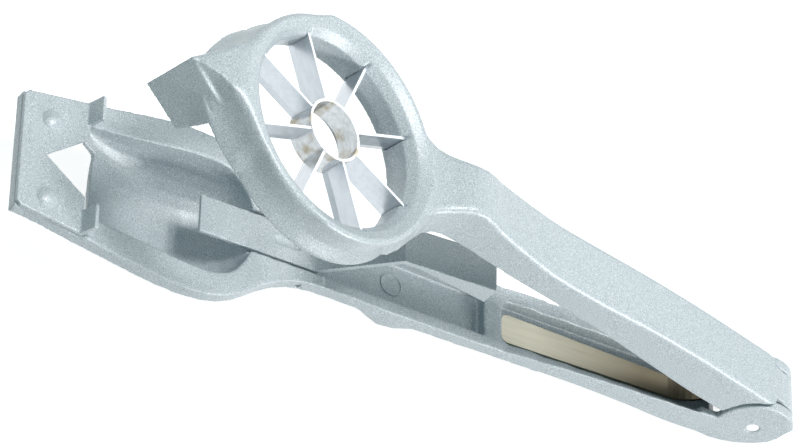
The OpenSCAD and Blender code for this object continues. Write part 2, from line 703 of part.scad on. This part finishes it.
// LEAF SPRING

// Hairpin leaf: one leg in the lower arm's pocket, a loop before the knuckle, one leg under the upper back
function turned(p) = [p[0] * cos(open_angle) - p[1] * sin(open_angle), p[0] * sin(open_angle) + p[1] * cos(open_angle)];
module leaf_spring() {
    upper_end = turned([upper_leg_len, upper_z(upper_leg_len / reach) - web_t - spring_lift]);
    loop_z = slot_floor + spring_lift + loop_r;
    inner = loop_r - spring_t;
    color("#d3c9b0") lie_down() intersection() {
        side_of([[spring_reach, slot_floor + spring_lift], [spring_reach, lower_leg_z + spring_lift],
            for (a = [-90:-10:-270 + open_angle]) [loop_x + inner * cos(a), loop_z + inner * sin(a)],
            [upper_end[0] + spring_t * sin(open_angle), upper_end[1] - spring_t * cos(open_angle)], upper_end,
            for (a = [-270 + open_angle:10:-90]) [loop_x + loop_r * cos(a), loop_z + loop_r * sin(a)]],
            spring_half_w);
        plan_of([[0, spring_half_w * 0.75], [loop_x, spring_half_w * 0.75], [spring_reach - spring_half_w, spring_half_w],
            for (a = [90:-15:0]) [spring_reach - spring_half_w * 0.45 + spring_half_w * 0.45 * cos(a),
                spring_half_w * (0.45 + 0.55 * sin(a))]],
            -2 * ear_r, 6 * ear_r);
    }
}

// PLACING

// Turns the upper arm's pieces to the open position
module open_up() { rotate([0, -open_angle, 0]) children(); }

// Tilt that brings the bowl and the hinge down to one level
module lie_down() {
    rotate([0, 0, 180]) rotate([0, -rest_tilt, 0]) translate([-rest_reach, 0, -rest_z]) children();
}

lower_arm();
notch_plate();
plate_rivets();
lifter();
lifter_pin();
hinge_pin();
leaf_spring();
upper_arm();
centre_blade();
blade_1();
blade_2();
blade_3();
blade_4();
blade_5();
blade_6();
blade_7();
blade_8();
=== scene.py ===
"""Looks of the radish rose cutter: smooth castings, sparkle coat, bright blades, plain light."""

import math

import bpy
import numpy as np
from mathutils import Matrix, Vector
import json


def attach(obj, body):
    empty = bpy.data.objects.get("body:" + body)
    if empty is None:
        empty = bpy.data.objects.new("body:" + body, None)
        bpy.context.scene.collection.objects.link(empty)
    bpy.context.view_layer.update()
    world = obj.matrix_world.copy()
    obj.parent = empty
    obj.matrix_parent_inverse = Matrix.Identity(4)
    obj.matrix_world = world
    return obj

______

# [GIVEN INSTRUCTION]
Repeat these lines exactly and nothing more: the one containing "lower_arm();", the one containing "obj.matrix_parent_inverse = Matrix.Identity(4)", and all the lines between.

# [OUTPUT BELOW]
lower_arm();
notch_plate();
plate_rivets();
lifter();
lifter_pin();
hinge_pin();
leaf_spring();
upper_arm();
centre_blade();
blade_1();
blade_2();
blade_3();
blade_4();
blade_5();
blade_6();
blade_7();
blade_8();
=== scene.py ===
"""Looks of the radish rose cutter: smooth castings, sparkle coat, bright blades, plain light."""

import math

import bpy
import numpy as np
from mathutils import Matrix, Vector
import json


def attach(obj, body):
    empty = bpy.data.objects.get("body:" + body)
    if empty is None:
        empty = bpy.data.objects.new("body:" + body, None)
        bpy.context.scene.collection.objects.link(empty)
    bpy.context.view_layer.update()
    world = obj.matrix_world.copy()
    obj.parent = empty
    obj.matrix_parent_inverse = Matrix.Identity(4)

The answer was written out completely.